Being an alternative timeline novel, Midnight on the Marne has themes of what if. With everything going on in Europe right now do you see any parallels to history repeating itself and the direction you took in your fictional novel with the Bolsheviks stepping in when the Germans couldn’t maintain their hold on France?
Absolutely. I wrote Midnight on the Marne before Putin’s latest invasion of Ukraine, but it’s certainly not surprising to me that it happened. Or that his justification for war has nothing to do with money or power but with the safety and security of his people. What better way to get your citizens on board than to suggest their lives are in danger if they don’t act?

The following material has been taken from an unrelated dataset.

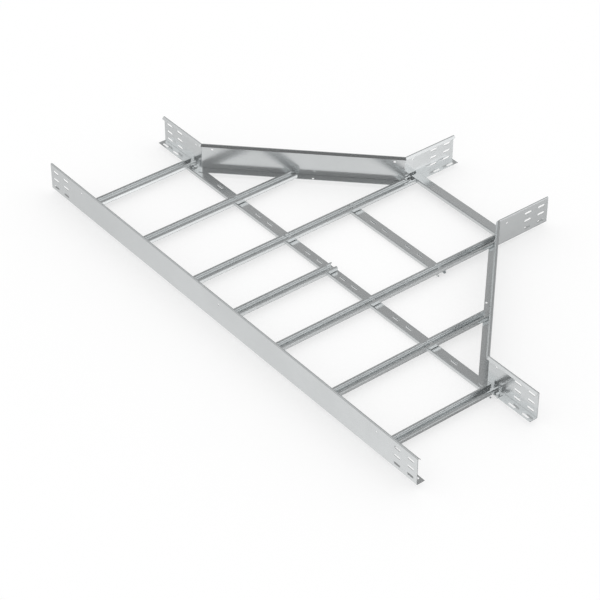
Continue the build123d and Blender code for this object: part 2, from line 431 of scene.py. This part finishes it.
@dataclass
class Members:
    """The sheet pieces that keep their shape from the frame and get their finish here."""

    nodes: dict[str, bpy.types.Object]
    rails: tuple[str, ...] = ("straight_rail",)
    corners: tuple[str, ...] = ("left_corner_rail", "right_corner_rail")
    across: tuple[str, ...] = tuple(f"rung_{number}" for number in range(1, 8))
    lengthwise: tuple[str, ...] = ("branch_rung", "long_runner", "short_runner")
    clips: tuple[str, ...] = ("left_clip", "right_clip")
    # Painted shade: the darker tints that folds facing up take on the rails and on the channels, in
    # place of their highlight.
    rail_shaded_fold: Colour = (0.58, 0.60, 0.605)
    channel_shaded_fold: Colour = (0.42, 0.44, 0.445)
    lip_slope: float = math.cos(math.radians(50.0))

    def dress(self, names: Sequence[str], material: bpy.types.Material) -> None:
        """Gives some pieces their finish.

        Args:
            names: The pieces' nodes.
            material: The finish.
        """
        for name in names:
            coat(self.nodes[name], material)

    def dress_all(self, surface: bpy.types.NodeTree, folds: bpy.types.NodeTree) -> None:
        """Gives each kind of piece its own finish.

        Args:
            surface: The shared group of a zinc coating.
            folds: The shared group that paints shade on folds that face up.
        """
        rail = {"shaded_fold_tint": self.rail_shaded_fold, "flat_slope": self.lip_slope}
        channel = {"shaded_fold_tint": self.channel_shaded_fold}
        for names, finish in (
            (self.rails, ZincFinish("rail_zinc", Roll.ALONG_X, **rail)),
            (self.corners, ZincFinish("corner_zinc", Roll.ROUND_CORNER, **rail)),
            (self.across, ZincFinish("rung_zinc", Roll.ALONG_Y, **channel)),
            (self.lengthwise + self.clips, ZincFinish("runner_zinc", Roll.ALONG_X, **channel)),
        ):
            self.dress(names, finish.material(surface, folds))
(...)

At the heart of war is power – ownership – and when a power vacuum is created, it doesn’t stay empty for long. That was the world I created in Midnight on the Marne. The Germans signing a treaty with Russia during WWI was a real event in history, along with the shift of German troops from their eastern front to their western front in France. I just took the creative liberty of having the newly formed Bolshevik regime in Russia take advantage of that weakness and start their own invasion into Germany and France under the premise of spreading communism – a new and better way of life for the people who were suffering from wartime shortages – and pitting one antagonist against the other. When your country is being invaded by multiple aggressors, how do you decide who is the lessor of the two evils.
The Russian war in Ukraine is a bit of a different beast, although it’s certainly an attempt at a power grab on Putin’s part. Unlike Germany in WWI, Ukraine isn’t at war with anyone else and offers no threat to the countries around it. But because the Ukrainians haven’t been offered the protection of NATO, Putin believes they will be easy targets. So far, he has vastly underestimated their strength and courage.
But shifting borders have been a constant throughout history and will remain so. It’s easy to look through the lens of history and to be able to see all the moving parts like a well-choreographed performance. To be able to say with confidence that this side was right, this leader was wrong, this country should have acted sooner. But in the moment, war is often disjointed and confusing, and it isn’t until it’s over and you’re caught with your mouth hanging open that you ask yourself, what if?
What if we had been paying attention? What if we had seen the writing on the wall? What if we had done something?